WHAT THE TASK REQUIRES:
Pick out the lines below with "code" and list them.

RECORDS TO USE:
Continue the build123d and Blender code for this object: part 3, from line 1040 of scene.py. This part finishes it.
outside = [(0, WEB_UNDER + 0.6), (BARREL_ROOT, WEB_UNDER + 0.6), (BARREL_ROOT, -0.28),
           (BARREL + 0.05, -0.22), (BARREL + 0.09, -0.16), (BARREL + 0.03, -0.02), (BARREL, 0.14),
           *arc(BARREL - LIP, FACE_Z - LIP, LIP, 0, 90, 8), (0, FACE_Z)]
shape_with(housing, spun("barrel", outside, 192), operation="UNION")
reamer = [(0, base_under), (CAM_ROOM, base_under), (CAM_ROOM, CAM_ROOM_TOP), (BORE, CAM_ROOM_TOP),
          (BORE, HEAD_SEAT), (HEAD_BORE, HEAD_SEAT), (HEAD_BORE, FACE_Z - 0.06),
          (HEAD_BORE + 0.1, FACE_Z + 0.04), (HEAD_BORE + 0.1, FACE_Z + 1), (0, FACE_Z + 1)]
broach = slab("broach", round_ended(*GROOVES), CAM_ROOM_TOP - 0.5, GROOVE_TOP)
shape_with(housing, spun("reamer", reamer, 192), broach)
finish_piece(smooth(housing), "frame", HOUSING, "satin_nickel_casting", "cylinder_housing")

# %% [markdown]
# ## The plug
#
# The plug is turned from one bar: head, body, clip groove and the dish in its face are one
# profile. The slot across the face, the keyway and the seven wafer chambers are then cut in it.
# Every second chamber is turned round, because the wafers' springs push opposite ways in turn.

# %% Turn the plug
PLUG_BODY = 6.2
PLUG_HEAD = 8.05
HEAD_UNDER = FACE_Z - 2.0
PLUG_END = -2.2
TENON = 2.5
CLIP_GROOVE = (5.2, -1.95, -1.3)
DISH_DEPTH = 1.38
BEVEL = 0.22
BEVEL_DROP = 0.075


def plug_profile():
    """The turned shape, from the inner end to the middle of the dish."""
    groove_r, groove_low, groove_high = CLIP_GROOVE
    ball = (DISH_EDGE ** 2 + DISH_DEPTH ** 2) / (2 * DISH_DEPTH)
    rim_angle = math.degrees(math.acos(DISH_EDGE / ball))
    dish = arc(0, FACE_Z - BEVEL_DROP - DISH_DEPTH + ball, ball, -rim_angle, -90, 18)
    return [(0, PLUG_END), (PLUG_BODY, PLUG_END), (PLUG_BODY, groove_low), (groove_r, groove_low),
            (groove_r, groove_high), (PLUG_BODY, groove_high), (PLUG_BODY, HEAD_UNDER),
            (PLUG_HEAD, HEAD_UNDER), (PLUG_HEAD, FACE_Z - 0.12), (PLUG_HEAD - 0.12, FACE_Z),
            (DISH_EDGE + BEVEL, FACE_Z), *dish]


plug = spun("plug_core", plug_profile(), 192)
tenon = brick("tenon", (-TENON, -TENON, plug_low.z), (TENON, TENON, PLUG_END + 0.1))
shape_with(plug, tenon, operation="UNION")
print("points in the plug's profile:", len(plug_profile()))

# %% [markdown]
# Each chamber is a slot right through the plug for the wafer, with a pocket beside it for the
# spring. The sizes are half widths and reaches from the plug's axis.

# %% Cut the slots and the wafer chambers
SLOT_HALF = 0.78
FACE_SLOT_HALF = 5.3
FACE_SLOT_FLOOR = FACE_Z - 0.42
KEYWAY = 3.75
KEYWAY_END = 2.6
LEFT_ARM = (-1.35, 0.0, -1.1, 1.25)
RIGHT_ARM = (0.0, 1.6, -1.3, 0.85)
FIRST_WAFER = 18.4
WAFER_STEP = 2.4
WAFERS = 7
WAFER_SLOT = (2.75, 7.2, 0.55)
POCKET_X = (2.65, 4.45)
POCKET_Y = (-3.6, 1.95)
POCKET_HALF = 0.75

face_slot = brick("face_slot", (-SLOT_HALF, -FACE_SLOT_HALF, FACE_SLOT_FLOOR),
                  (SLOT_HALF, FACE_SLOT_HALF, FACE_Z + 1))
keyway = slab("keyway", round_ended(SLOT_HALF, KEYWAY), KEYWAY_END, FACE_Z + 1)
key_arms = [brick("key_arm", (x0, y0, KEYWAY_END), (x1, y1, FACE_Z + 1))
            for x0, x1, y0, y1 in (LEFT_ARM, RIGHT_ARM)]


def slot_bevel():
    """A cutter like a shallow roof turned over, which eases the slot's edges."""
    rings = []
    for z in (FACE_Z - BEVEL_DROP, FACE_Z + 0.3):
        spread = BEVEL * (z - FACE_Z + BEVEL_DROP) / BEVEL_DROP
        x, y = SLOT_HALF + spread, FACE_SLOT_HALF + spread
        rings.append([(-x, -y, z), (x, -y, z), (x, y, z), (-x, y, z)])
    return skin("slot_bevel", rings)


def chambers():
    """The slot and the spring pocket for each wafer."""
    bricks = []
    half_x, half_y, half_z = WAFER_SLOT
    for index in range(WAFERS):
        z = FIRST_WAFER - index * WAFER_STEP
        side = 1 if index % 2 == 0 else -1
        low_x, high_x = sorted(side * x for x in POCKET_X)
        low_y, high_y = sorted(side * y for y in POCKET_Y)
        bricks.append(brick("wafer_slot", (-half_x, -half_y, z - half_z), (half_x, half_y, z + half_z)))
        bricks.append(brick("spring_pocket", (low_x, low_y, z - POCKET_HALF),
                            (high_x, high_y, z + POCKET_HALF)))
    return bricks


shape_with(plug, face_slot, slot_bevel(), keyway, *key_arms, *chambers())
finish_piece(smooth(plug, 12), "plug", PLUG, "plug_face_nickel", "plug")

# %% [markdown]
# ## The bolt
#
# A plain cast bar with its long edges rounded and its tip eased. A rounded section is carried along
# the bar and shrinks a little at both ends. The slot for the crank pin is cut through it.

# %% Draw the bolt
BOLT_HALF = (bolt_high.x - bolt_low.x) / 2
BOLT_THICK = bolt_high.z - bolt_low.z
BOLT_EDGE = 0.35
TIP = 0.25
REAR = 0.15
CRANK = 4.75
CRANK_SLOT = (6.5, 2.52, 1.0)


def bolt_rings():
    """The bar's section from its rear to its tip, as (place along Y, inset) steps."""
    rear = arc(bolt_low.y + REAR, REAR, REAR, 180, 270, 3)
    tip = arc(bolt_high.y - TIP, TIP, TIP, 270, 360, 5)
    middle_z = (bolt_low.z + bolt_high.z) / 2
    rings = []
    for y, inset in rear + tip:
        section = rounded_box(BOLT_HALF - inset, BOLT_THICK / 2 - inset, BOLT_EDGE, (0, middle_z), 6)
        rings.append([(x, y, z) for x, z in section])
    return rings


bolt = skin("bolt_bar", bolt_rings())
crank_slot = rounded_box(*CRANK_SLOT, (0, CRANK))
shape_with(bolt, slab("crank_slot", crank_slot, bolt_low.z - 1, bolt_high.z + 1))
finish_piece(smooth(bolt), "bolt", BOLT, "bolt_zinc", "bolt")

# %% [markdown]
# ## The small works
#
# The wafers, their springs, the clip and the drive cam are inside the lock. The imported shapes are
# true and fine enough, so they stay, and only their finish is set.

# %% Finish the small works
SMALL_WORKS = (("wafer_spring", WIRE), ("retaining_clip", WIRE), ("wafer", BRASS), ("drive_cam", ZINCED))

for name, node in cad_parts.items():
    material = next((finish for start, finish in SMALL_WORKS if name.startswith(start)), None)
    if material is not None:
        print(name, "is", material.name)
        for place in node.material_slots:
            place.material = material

...

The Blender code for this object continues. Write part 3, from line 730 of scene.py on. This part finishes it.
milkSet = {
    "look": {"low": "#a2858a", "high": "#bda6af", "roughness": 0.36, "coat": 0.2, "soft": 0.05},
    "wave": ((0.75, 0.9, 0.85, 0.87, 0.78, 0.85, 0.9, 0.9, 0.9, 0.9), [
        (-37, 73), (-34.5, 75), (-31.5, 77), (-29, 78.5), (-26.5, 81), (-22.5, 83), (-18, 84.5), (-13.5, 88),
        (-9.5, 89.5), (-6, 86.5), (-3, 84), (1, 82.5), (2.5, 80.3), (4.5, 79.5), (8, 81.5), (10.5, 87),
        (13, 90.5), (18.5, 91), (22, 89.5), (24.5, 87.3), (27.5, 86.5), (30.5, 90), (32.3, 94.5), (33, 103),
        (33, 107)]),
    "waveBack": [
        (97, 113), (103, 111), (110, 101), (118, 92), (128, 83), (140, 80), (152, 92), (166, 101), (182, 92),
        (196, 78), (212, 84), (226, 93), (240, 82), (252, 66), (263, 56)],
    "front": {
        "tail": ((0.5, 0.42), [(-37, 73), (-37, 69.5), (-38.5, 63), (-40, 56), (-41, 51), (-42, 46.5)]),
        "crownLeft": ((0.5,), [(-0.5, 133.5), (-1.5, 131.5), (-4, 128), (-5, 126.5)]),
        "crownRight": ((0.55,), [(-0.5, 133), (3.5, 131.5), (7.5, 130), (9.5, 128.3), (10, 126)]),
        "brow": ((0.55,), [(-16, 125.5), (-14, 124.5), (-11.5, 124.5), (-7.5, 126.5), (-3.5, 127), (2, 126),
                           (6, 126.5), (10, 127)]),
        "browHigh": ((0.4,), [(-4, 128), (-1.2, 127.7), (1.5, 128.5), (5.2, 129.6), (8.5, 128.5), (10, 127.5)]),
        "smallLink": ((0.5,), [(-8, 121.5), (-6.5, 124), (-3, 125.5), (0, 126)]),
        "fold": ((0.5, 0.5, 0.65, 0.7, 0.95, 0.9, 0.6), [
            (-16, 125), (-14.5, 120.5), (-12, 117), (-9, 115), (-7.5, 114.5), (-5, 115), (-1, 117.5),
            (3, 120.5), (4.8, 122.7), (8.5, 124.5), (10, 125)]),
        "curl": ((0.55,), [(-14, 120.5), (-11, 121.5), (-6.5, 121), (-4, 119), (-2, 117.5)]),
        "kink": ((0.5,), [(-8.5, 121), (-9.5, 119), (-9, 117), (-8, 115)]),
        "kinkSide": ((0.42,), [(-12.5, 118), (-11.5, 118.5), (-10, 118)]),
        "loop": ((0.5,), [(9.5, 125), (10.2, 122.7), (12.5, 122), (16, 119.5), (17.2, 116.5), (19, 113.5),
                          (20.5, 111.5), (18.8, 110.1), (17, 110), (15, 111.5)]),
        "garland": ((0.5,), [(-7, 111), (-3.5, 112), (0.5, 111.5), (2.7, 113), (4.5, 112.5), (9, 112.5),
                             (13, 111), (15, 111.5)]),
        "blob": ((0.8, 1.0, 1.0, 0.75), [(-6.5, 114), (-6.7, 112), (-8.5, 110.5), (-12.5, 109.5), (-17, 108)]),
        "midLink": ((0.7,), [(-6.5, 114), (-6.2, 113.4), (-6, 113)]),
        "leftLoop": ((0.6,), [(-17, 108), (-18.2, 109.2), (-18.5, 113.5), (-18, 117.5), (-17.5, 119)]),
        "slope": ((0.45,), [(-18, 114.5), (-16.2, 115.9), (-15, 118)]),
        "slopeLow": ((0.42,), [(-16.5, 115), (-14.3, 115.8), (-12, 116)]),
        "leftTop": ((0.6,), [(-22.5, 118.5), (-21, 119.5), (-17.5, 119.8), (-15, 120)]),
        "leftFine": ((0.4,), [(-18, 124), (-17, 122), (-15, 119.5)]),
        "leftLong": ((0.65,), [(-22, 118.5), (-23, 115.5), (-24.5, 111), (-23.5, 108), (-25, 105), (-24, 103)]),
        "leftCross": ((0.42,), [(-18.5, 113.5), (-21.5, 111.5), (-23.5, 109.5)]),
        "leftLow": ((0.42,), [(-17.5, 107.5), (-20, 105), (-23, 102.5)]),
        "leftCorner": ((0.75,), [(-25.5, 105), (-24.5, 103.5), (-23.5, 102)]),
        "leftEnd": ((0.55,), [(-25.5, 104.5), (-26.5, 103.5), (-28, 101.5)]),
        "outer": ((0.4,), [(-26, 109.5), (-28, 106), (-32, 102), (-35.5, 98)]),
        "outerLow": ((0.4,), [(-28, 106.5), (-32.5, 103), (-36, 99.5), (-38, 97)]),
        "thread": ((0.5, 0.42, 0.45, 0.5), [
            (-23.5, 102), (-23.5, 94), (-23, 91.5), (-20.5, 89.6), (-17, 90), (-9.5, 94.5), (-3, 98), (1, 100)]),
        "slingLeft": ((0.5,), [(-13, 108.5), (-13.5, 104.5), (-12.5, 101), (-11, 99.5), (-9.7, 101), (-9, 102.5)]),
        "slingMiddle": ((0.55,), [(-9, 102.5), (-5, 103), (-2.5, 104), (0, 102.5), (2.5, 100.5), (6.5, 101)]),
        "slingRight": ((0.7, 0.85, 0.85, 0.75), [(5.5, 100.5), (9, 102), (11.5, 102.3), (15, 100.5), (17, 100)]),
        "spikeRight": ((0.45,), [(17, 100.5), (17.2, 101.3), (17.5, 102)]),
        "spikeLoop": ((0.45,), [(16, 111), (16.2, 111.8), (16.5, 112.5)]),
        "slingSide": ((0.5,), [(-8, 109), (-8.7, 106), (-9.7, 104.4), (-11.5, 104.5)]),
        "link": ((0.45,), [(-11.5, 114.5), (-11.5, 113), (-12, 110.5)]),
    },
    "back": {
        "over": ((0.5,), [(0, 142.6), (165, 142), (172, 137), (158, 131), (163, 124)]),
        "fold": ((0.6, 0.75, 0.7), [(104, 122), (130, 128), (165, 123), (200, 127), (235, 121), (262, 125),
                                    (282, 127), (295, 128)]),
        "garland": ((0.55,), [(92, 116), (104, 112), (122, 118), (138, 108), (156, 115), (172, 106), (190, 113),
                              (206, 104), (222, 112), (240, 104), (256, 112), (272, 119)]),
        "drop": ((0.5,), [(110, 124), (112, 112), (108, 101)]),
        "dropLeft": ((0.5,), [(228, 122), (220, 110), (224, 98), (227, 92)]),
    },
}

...

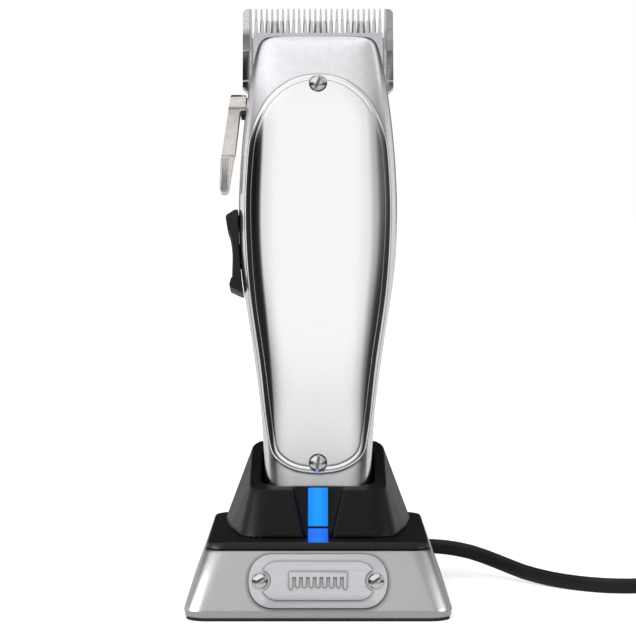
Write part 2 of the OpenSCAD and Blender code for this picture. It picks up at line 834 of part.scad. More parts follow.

CORRECT RESULT:
Continue the build123d and Blender code for this object: part 3, from line 1040 of scene.py. This part finishes it.
The Blender code for this object continues. Write part 3, from line 730 of scene.py on. This part finishes it.
Write part 2 of the OpenSCAD and Blender code for this picture. It picks up at line 834 of part.scad. More parts follow.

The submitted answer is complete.